start

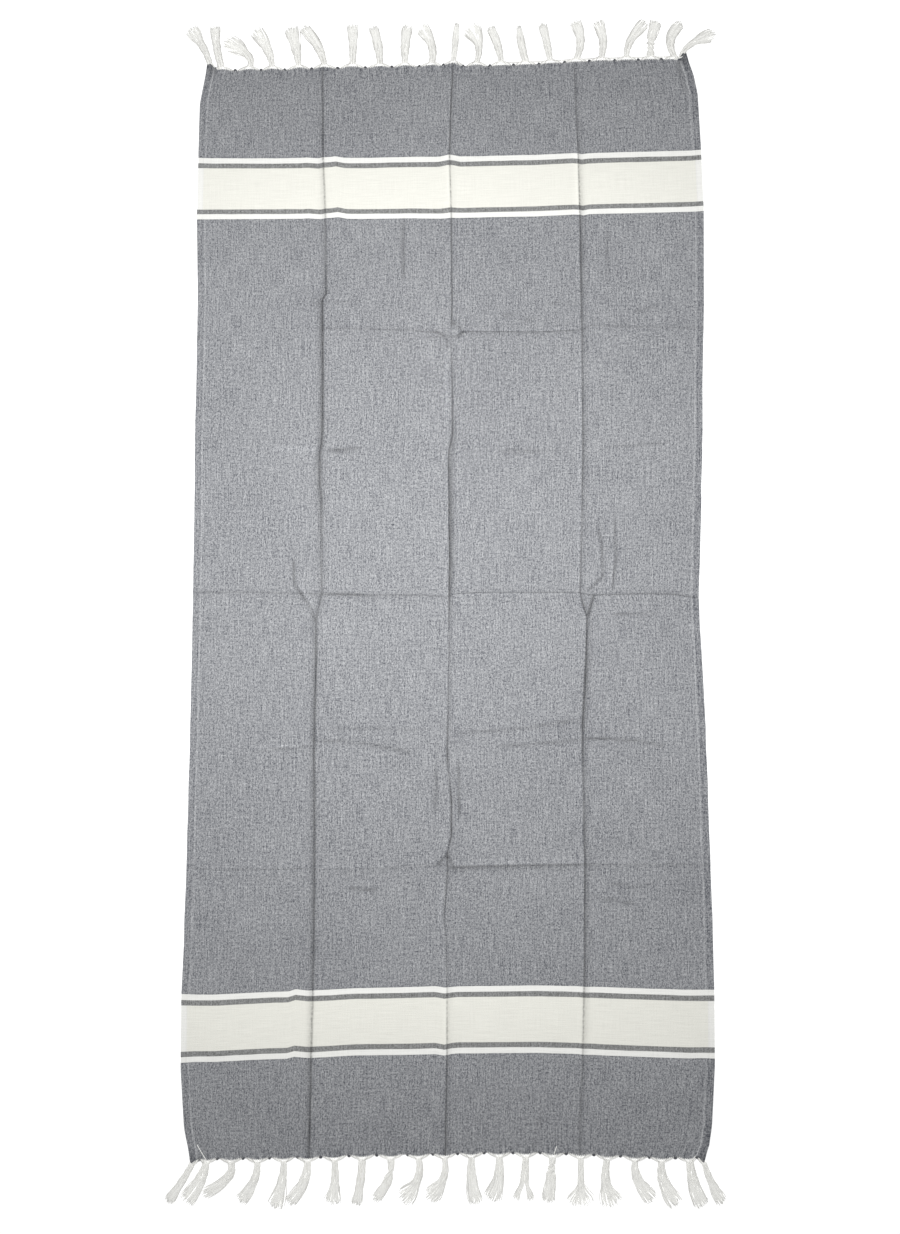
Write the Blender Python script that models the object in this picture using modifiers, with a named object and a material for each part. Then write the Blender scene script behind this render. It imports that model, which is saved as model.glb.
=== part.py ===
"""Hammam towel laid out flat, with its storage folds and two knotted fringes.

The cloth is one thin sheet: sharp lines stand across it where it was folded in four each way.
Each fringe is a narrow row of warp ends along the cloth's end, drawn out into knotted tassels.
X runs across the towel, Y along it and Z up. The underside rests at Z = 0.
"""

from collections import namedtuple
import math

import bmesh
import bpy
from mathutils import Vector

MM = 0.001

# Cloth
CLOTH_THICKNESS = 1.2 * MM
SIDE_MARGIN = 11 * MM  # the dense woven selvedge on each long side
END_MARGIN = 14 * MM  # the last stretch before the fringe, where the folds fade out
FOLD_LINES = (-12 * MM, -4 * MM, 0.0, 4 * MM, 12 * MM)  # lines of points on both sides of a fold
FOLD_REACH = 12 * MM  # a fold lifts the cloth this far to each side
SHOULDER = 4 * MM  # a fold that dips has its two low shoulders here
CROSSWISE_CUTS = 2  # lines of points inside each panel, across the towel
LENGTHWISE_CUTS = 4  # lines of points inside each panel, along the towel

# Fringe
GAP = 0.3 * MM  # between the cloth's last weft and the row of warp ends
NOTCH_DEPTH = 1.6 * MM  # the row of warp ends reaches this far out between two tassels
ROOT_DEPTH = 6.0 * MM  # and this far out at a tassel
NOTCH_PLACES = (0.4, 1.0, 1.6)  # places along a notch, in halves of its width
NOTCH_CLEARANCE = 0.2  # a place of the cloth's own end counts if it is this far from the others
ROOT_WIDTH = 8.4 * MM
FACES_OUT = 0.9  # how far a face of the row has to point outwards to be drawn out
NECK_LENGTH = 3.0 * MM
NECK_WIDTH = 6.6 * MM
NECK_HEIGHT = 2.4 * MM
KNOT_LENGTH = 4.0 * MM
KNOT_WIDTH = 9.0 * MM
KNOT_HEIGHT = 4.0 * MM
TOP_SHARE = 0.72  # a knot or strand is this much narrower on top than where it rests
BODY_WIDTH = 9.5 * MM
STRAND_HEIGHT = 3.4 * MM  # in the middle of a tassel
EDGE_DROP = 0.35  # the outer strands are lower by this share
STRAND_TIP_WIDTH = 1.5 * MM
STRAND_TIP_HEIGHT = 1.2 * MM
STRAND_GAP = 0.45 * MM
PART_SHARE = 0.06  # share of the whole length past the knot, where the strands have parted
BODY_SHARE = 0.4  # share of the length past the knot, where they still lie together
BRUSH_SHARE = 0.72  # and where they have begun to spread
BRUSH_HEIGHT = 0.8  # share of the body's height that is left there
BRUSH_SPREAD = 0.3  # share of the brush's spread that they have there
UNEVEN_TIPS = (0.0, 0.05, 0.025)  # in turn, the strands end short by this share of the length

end

Task:
Please repeat word for word the lines above that run from the beginning through the line containing "LENGTHWISE_CUTS = 4", keeping both the first and that last line.

Written reply:
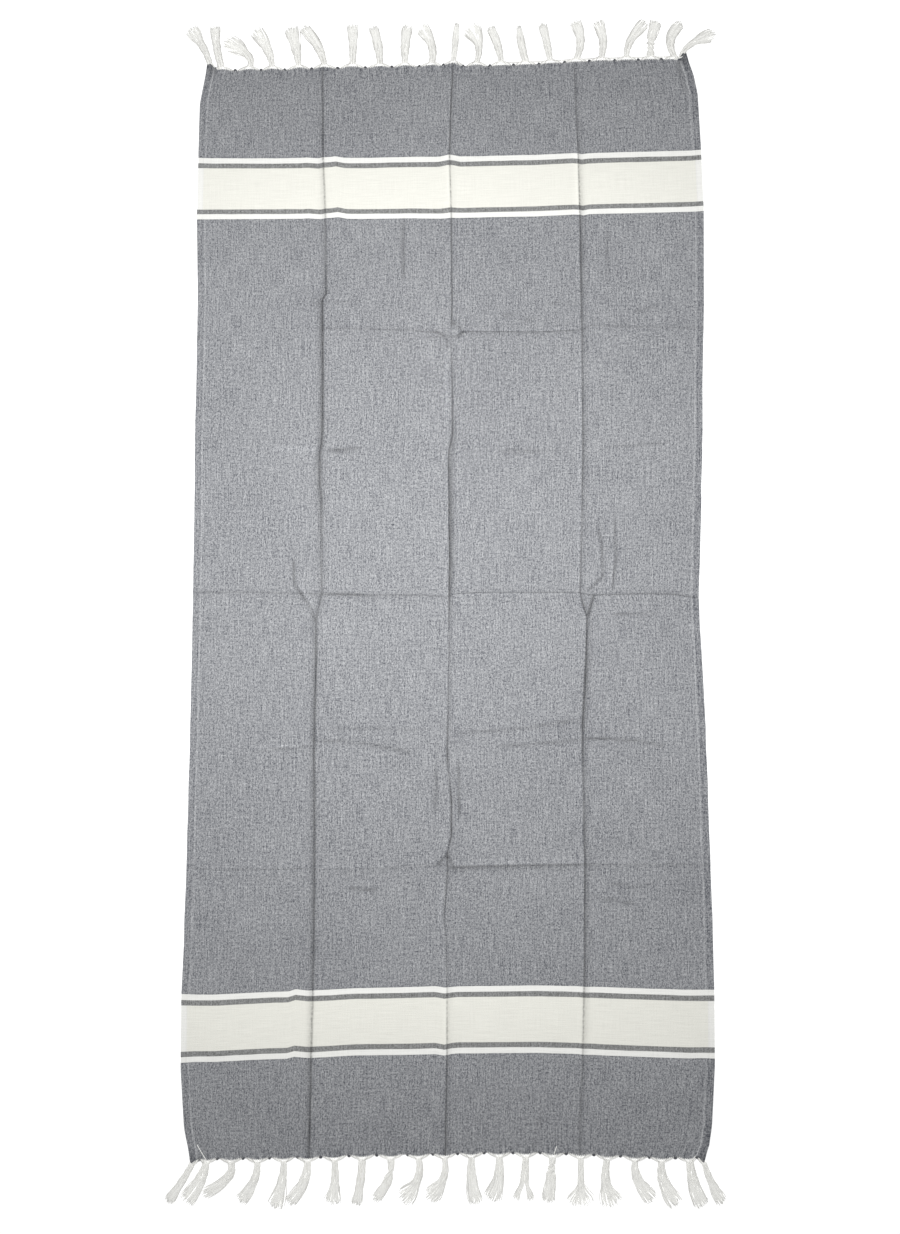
Write the Blender Python script that models the object in this picture using modifiers, with a named object and a material for each part. Then write the Blender scene script behind this render. It imports that model, which is saved as model.glb.
=== part.py ===
"""Hammam towel laid out flat, with its storage folds and two knotted fringes.

The cloth is one thin sheet: sharp lines stand across it where it was folded in four each way.
Each fringe is a narrow row of warp ends along the cloth's end, drawn out into knotted tassels.
X runs across the towel, Y along it and Z up. The underside rests at Z = 0.
"""

from collections import namedtuple
import math

import bmesh
import bpy
from mathutils import Vector

MM = 0.001

# Cloth
CLOTH_THICKNESS = 1.2 * MM
SIDE_MARGIN = 11 * MM  # the dense woven selvedge on each long side
END_MARGIN = 14 * MM  # the last stretch before the fringe, where the folds fade out
FOLD_LINES = (-12 * MM, -4 * MM, 0.0, 4 * MM, 12 * MM)  # lines of points on both sides of a fold
FOLD_REACH = 12 * MM  # a fold lifts the cloth this far to each side
SHOULDER = 4 * MM  # a fold that dips has its two low shoulders here
CROSSWISE_CUTS = 2  # lines of points inside each panel, across the towel
LENGTHWISE_CUTS = 4  # lines of points inside each panel, along the towel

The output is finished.